Once the fiscal crisis has been resolved, he said, “the day after I’m going to be pushing to say, call a vote on immigration reform."
That hardly seems credible, given Obama’s barely existent relationship with congressional Republicans, says Steven Schier, a political scientist at Carleton College in Northfield, Minn.
“You have to build confidence through negotiations and ongoing relations over time,” he says. “I don’t see how this current crisis helped him build any relations that will move other legislative priorities forward.”
It may be that Obama’s message on immigration was more about wooing Latino voters than a sign that he actually believes he can make headway on a controversial issue that divides both parties, but especially Republicans. Obama won large majorities of the Latino vote in both of his presidential elections, and is now trying to lock down the growing Latino population for the Democratic column into the future.
In fact, Mr. Schier says, while Obama himself is done running for office, he may now see a glimmer of hope for a Democratic takeover of the House in the 2014 midterms, just over a year from now. Nonpartisan handicappers generally call a Democratic takeover an extreme longshot, given how few competitive districts there are, but with the House Republicans in disarray and their image in the tank, maybe it can no longer be ruled out.
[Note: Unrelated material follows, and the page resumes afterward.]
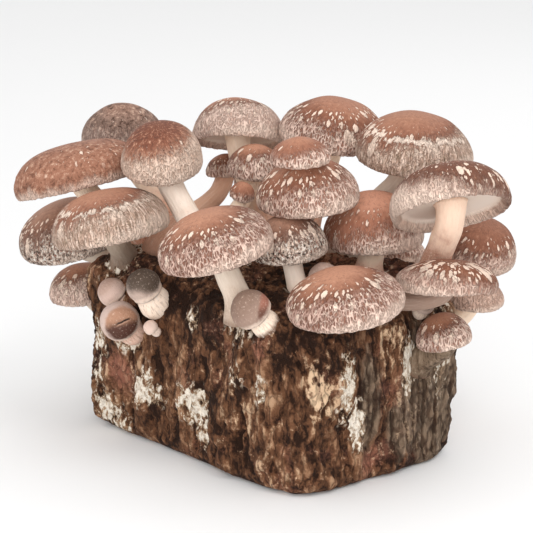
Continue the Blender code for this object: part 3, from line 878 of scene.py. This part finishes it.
def roundedPlace(point):
    half = Vector(block["size"]) / 2
    radius = block["topRadius"] if point.z > half.z else block["footRadius"]
    core = Vector((
        max(-half.x + radius, min(half.x - radius, point.x)),
        max(-half.y + radius, min(half.y - radius, point.y)),
        max(radius, min(block["size"][2] - radius, point.z)),
    ))
    out = point - core
    if out.length > 1e-6:
        out = out.normalized() * radius
    place = core + out
    flat = place.to_2d()
    if flat.length > 1e-6:
        way = flat.normalized()
        shrink = planReach(way, block["cornerRadius"]) / planReach(way, radius)
        place.x *= shrink
        place.y *= shrink
    return place


def solidRelief(point):
    # the same ridges and lumps as on the solid block
    upright = Vector((point.x, point.y, point.z / block["stretch"])) / block["spacing"]
    upper = max(0.0, min(1.0, (point.z / block["size"][2] - block["lumpsFrom"]) / (1 - block["lumpsFrom"])))
    bark = block["relief"] * noise.noise(upright) * (1 - (1 - block["barkOnTop"]) * upper)
    lumps = noise.noise(point / block["lumpSpacing"] + Vector(block["lumpShift"]))
    return 2 * bark + 2 * block["topLumps"] * lumps * upper


def drift(point):
    # three single noises, because noise_vector gives other values on each run
    return Vector([noise.noise(point + Vector((shift, 0, 0))) for shift in block["driftShifts"]])


def platesAt(point, push, spacing, width):
    # 0 in the crevices between plates, 1 on them
    across, tall = spacing
    place = Vector(((point.x + push[0]) / across, (point.y + push[1]) / across, (point.z + push[2]) / tall))
    near = noise.voronoi(place)[0]
    return smoothStep(near[1] - near[0], 0.0, width)


def barkDetail(point):
    # plates parted by crevices, scales on them, upright ridges, crumbs on all
    push = Vector((0, 0, 0))
    for spacing, reach in zip(block["driftSpacing"], block["driftReach"]):
        push += drift(point / spacing) * reach
    plates = platesAt(point, push, block["plateSpacing"], 0.45) - 1
    scales = platesAt(point, push.yzx, block["scaleSpacing"], 0.40) - 0.6
    upright = Vector((point.x + push.y, point.y + push.x, point.z * 0.24)) / block["ridgeSpacing"]
    ridges = 1 - abs(noise.noise(upright)) * 3.2
    crumbs = noise.fractal(point / block["crumbSpacing"], 0.8, 2.2, 4)
    out = block["plates"] * plates + block["scales"] * scales + block["ridges"] * (ridges - 1) * 0.5
    return out + block["crumbs"] * crumbs, plates + 0.6 * scales, ridges


def blockGrid():
    # the plain rounded block, cut into squares of about a millimetre, with one face underneath
    length, width, height = block["size"]
    bm = bmesh.new()
    bmesh.ops.create_cube(bm, size=1.0, matrix=Matrix.Translation((0, 0, height / 2))
                          @ Matrix.Diagonal((length, width, height, 1.0)))
    for axis, count in enumerate(block["cuts"]):
        along = [edge for edge in bm.edges
                 if abs((edge.verts[0].co - edge.verts[1].co)[axis]) > 0.5 * edge.calc_length()]
        bmesh.ops.subdivide_edges(bm, edges=along, cuts=count - 1, use_grid_fill=True)
    for vert in bm.verts:
        vert.co = roundedPlace(vert.co)
    underside = [face for face in bm.faces if max(vert.co.z for vert in face.verts) < 1e-4]
    bmesh.ops.dissolve_faces(bm, faces=underside)
    bm.normal_update()
    return bm


def marksAt(point, feet):
    # the strength of each kind of mark, and each knot's strength with its distance in reaches
    found = dict.fromkeys(("white", "red", "grey", "tan", "dark"), 0.0)
    knots = []
    for kind, places in barkMarks.items():
        for middle, across, tall, strength in places:
            away = point - Vector(middle)
            reached = (away.x ** 2 + away.y ** 2) / across ** 2 + (away.z / tall) ** 2
            share = strength * exp(-block["markFade"] * reached)
            if reached < block["markEdge"] ** 2 and kind == "knot":
                knots.append((share, reached ** 0.5))
            elif reached < block["markEdge"] ** 2:
                found[kind] = max(found[kind], share)
    for foot in feet:
        away = (point - foot).length_squared
        if away < block["feltReach"] ** 2:
            found["white"] = max(found["white"], block["feltStrength"] * exp(-away / block["feltFade"]))
    return found, knots


def buildBlock(material):
    height = block["size"][2]
    bm = blockGrid()
    marks = bm.verts.layers.float_vector.new("marks")
    form = bm.verts.layers.float_vector.new("form")
    moves = []
    feet = [Vector(row[5]) for row in mushrooms.values()]
    for vert in bm.verts:
        rise = min(1.0, vert.co.z / block["footRadius"])
        middle = sin(pi * min(1.0, vert.co.z / height))
        detail, plates, ridges = barkDetail(vert.co)
        found, knots = marksAt(vert.co, feet)
        for share, distance in knots:
            rings = cos(3.1 * pi * (distance + 0.15 * noise.noise(vert.co / 4)))
            ridges += rings * share
            detail = detail * (1 - 0.6 * share) + block["knotRings"] * rings * share
        across = (vert.co.x + vert.co.y) / block["plankWidth"] + 0.5 * noise.noise(vert.co / 22)
        groove = smoothStep(block["grooveWidth"] - abs(across % 1 - 0.5), 0.0, block["grooveWidth"])
        groove *= min(1.0, 1.6 * found["grey"])
        # in colour only: the grooves and the dark marks sink the plates value, painted shade in the grooves
        # and under the caps
        plates -= 1.4 * groove + 1.1 * found["dark"]
        crest = block["crestOfTan"] * found["tan"] * (0.6 + 0.8 * ridges)
        detail = detail * (1 - 0.45 * found["grey"]) + crest - block["grooves"] * groove
        out = solidRelief(vert.co) + block["sideBulge"] * middle + detail
        moves.append((vert, vert.normal * rise * out))
        vert[marks] = (found["white"], found["red"], found["grey"])
        vert[form] = (found["tan"], plates, ridges)
    for vert, move in moves:
        vert.co += move
        if vert.co.z < 1e-4:
            vert.co.z = 0.0
    bmesh.ops.triangulate(bm, faces=[face for face in bm.faces if len(face.verts) > 4])
    bmesh.ops.scale(bm, vec=(mm,) * 3, verts=bm.verts[:])
    finishPiece("blockSkin", bm, material, "block")


bark = {
    "dark": (0.024, 0.009, 0.004),
    "middle": (0.148, 0.063, 0.030),
    "light": (0.355, 0.190, 0.104),
    "tan": (0.80, 0.56, 0.36),
    "halo": (0.62, 0.43, 0.27),
    "white": (0.97, 0.88, 0.76),
    "red": (0.36, 0.145, 0.095),
    "grey": (0.255, 0.180, 0.122),
    "greyDark": (0.085, 0.055, 0.035),
    "greyLight": (0.42, 0.32, 0.235),
    "whiteShade": (0.66, 0.52, 0.39),
}


def barkMaterial():
    paint = Paint("barkSkin", 0.85)
    place = paint.place()
    white, red, grey = paint.split(paint.attribute("marks"))
    tan, plates, ridges = paint.split(paint.attribute("form"))
    upright = paint.shaken(paint.scaled(place, (1.0, 1.0, 0.42)), 0.16, 6.0)
    strands = paint.noise(upright, 0.30, 6.0, 0.70)
    coarse = paint.noise(upright, 0.075, 3.0, 0.6)
    crumbs = paint.noise(place, 0.48, 6.0, 0.75)
    veins = paint.cells(paint.shaken(upright, 0.5, 2.0), 0.17, "DISTANCE_TO_EDGE")
    cracks = 1 - veins.span(0.0, 0.10)

    # painted shade and highlight: the plates value darkens the crevices between the plates, and the upright
    # ridges come out lighter
    level = 0.60 + plates * 0.30 + ridges * 0.16 + (strands - 0.5) * 1.3 + (coarse - 0.5) * 1.8
    level = level + (crumbs - 0.5) * 0.9
    tone = paint.mix(level.span(0.10, 0.52), bark["dark"], bark["middle"])
    tone = paint.mix(level.span(0.50, 0.90), tone, bark["light"])
    # tan goes where the level is high: the bark's own tan patches, and painted highlight on the crests of the
    # ridges
    bright = (level + tan * 0.32 + ridges * tan * 0.14 - 0.06).span(0.72, 1.06)
    tone = paint.mix(bright * (0.22 + tan * 1.2).clamped(), tone, bark["tan"])
    stained = (red + (coarse - 0.5) * 1.2 + (crumbs - 0.5) * 1.4).span(0.25, 0.90)
    tone = paint.mix(stained * 0.70, tone, bark["red"])
    rust = paint.noise(place, 0.035, 3.0)
    tone = paint.mix((rust + (crumbs - 0.5) * 0.4).span(0.55, 0.70) * 0.35, tone, bark["red"])

    # grey fibrous planks
    fibres = paint.noise(paint.scaled(place, (1.0, 1.0, 0.12)), 0.42, 5.0, 0.66)
    plank = paint.mix(fibres.span(0.30, 0.54), bark["greyDark"], bark["grey"])
    plank = paint.mix(fibres.span(0.54, 0.72), plank, bark["greyLight"])
    # painted shade in the crevices and grooves of the grey planks
    plank = paint.mix(plates.span(-0.70, -1.35) * 0.75, plank, bark["dark"])
    tone = paint.mix((grey + (coarse - 0.5) * 1.1).span(0.35, 0.60) * 0.85, tone, plank)
    tone = paint.mix(cracks * 0.40, tone, bark["dark"])

    # white mycelium in torn patches, and specks of it all over
    holes = paint.noise(paint.shaken(paint.scaled(place, (1.0, 1.0, 0.70)), 0.2, 4.0), 0.30, 4.0, 0.60)
    lace = (holes - 0.5) * 4.2 + (crumbs - 0.5) * 0.8 + (strands - 0.5) * 0.8
    near = white.span(0.06, 0.30)
    torn = (white + lace).span(0.46, 0.66) * near
    specks = ((strands - 0.5) * 2.0 + (crumbs - 0.5) * 1.8 + (rust - 0.5) * 1.6).span(0.37, 0.60) * 0.65
    tone = paint.mix(specks * (1 - 0.7 * grey), tone, bark["tan"])
    tone = paint.mix((white * 1.3 + lace).span(0.28, 0.66) * near * 0.75, tone, bark["halo"])
    felt = paint.mix((crumbs + (strands - 0.5) * 0.5).span(0.34, 0.56), bark["whiteShade"], bark["white"])
    tone = paint.mix(torn * 0.97, tone, felt)
    paint.colour(tone)
    paint.roughness(0.80 + 0.12 * crumbs)
    relief = (strands - 0.5) * 1.8 + (crumbs - 0.5) * 1.3 - cracks * 0.8 + torn * 0.4
    paint.bump(relief + (fibres - 0.5) * grey)
    return paint.material


# The studio: a pale floor and soft light

studio = {
    "floor": (0.86, 0.86, 0.86),
    "floorShade": (0.80, 0.80, 0.80),
    "floorRadius": 14.0,       # metres
    "world": 0.97,
    # name: place and size in metres, power
    "lights": {
        "key": ((1.0, -0.1, 1.3), 0.7, 5.2),
        "fill": ((1.1, -0.9, 0.5), 0.9, 8.5),
        "side": ((0.0, -1.3, 0.4), 0.8, 2.6),
        "rim": ((-0.5, 1.0, 1.0), 0.9, 1.5),
    },
    "lightsAim": (0, 0, 0.08),
}


def softLight(name, place, size, power):
    data = bpy.data.lights.new(name, "AREA")
    data.shape = "DISK"
    data.size = size
    data.energy = power
    lamp = bpy.data.objects.new(name, data)
    bpy.context.collection.objects.link(lamp)
    lamp.location = place
    lamp.rotation_mode = "QUATERNION"
    lamp.rotation_quaternion = (Vector(studio["lightsAim"]) - Vector(place)).to_track_quat("-Z", "Y")


def buildStudio():
    bm = bmesh.new()
    bmesh.ops.create_circle(bm, cap_ends=True, segments=96, radius=studio["floorRadius"])
    mesh = bpy.data.meshes.new("floor")
    bm.to_mesh(mesh)
    bm.free()
    paint = Paint("paleFloor", 0.9)
    mottle = paint.noise(paint.place(), 0.003, 2.0)
    paint.colour(paint.mix(mottle * 0.1, studio["floor"], studio["floorShade"]))
    mesh.materials.append(paint.material)
    floor = bpy.data.objects.new("floor", mesh)
    bpy.context.collection.objects.link(floor)
    world = bpy.data.worlds.new("paleRoom")
    world.use_nodes = True
    sky = world.node_tree.nodes["Background"]
    sky.inputs["Color"].default_value = (1, 1, 1, 1)
    sky.inputs["Strength"].default_value = studio["world"]
    bpy.context.scene.world = world
    for name, (place, size, power) in studio["lights"].items():
        softLight(name, place, size, power)
    bpy.context.scene.view_settings.view_transform = "Standard"


placeCamera()
buildStudio()
print("camera and studio placed")
buildBlock(barkMaterial())
print("block built")
capPaints = {look: capMaterial(look) for look in capLooks}
stemPaints = {look: stemMaterial(look) for look in stemLooks}
for number, (*_, capLook, stemLook) in mushrooms.items():
    buildCap(number, capPaints[capLook])
    buildStem(number, stemPaints[stemLook])
print("mushrooms built")
buttonPaints = {look: buttonMaterial(look) for look in buttonLooks}
for number, (*_, look) in buttons.items():
    buildButton(number, buttonPaints[look])
print("buttons built")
The latest Gallup poll shows public approval of the Republican Party at an all-time low, 28 percent – a 10 point drop in just the last month.
But Obama’s own job approval numbers remain underwater, with his positives lower than his negatives.
“It’s hard to see a president with a job approval in the low 40s with a big surge that produces a big gain in House seats in his last midterm,” Schier says. “That would be historically amazing.”
The more likely modus operandi for the remainder of Obama’s presidency is that he continues to work around Congress, using his executive powers to effect domestic policy changes, though nothing as major as immigration reform.
“It becomes about appointments, vetoes, foreign policy, and speeches for the next three and a half years,” says Sabato.
But if the threat of government shutdown and default becomes an every-three-month thing, he adds, then it becomes a major issue in 2014. “And that’s only bad news for Republicans.”